Business Resource: Burnout due to impossible workloads is a very real problem in the modern workforce, with businesses not filling heads as needed, not backfilling, or simply not offering employees the correct salary for the work they complete. This will lead to a disengaged workforce and inevitably lead to churn. This overstretched workforce will lead to single points of failure in your business and many businesses don’t attempt to fix these cracks until it is too late. This becomes incredibly dangerous in the modern employment market with millennial and gen-z employees not willing to take these conditions and the idea of long-haul roles on your CV become more and more outdated so will not fear to leave should they not be treated fairly. Therefore, it is the responsibility of the modern business to evolve to support their staff and ensure that resourcing and workload are top priorities to manage the wellbeing of your staff.
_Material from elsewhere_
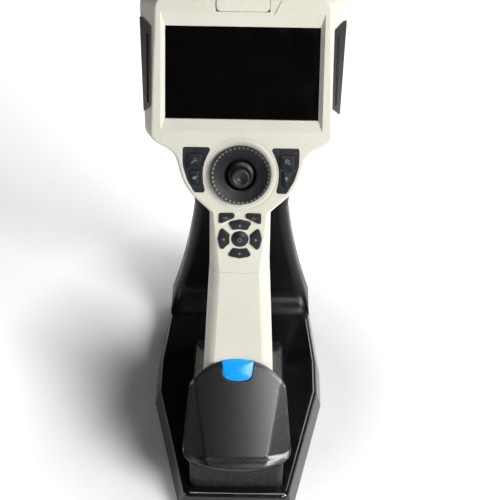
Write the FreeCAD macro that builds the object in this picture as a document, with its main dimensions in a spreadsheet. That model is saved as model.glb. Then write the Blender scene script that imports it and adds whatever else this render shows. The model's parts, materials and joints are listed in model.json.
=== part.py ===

Creating a culture that fosters the individual wellbeing of your employees has been proven to have a ROI by preventing staff churn and reducing absence. Based on the average days off per employee we see due to sickness, extrapolated out to the 32.5 million people working in the UK with an average wage of £12.17 per hour, edays data estimates that the cost to UK employers is £8.1 billion per year, or around £250 per person per year. By increasing your spend on employee wellbeing initiatives, you could see a reduction in this average cost for sickness and increased productivity with a happier and healthier workforce. People are the most important element of any business, and by prioritizing wellbeing, you are also proactively looking after the health of your business.